We owe our predecessors Frídolín Macháček, Ladislav Lábek and Jindřich Čadík a great deal. Let us believe that the new generation of museum workers not only in the West-Bohemian Museum take a lesson from their legacy for their work. At present, the West-Bohemian Museum is divided into a number of professional departments processing the museum collections (approximately 2 million items) to their respective focus.

 

 

 

 

The collections consist of a prehistorical archaeological collection completed with several auxiliary sets of materials (archive, maps, plans, photographic documentation – negatives, slides, conservation reports, etc.). The collection documents the oldest history of the Pilsen Region from Paleolite (40,000 B.C.) until the establishment of the Czech state, approximately 1000 A.D. At present (31/12/2006), the prehistorical collection has 67,419 inventory numbers under which 418,663 collection items are recorded.

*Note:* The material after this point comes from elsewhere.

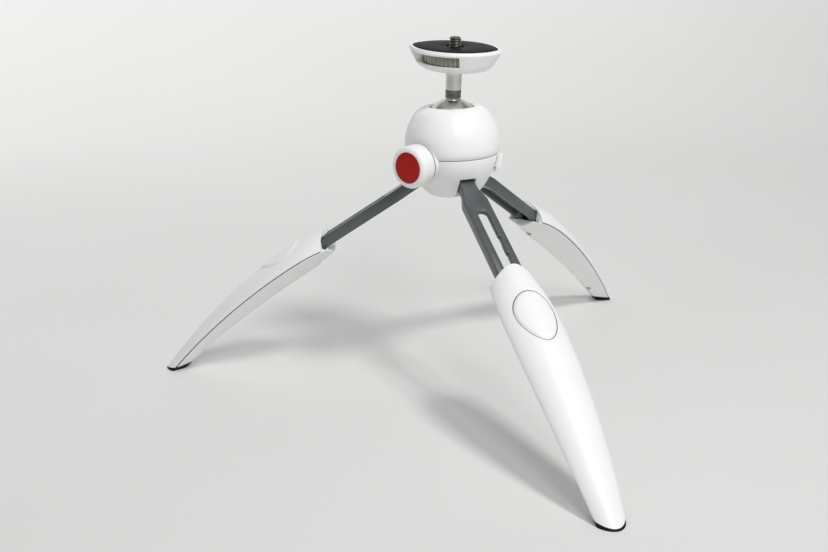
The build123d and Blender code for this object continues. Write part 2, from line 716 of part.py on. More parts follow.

Most of the new additions are the sets of findings from the area rescue surveys in the region.The unique artefacts include a bronze shield from Plzeň-Jíkalka (Late Bronze Age), a Neolith women’s sculpture from Vochov (so-called Vochov Venus, the stroked pottery culture), bronze mask-form clips from Dýšina and Kyšice (Early Laten Period), a bronze situla found at Dobřany, coils of golden wire from mound burials of the Middle Bronze Age, a zoomorphic vessel from grave 129 at Plzeň-Radčice, and a depot of bronze artefacts from Ves Touškov with Křtěnov-type axes.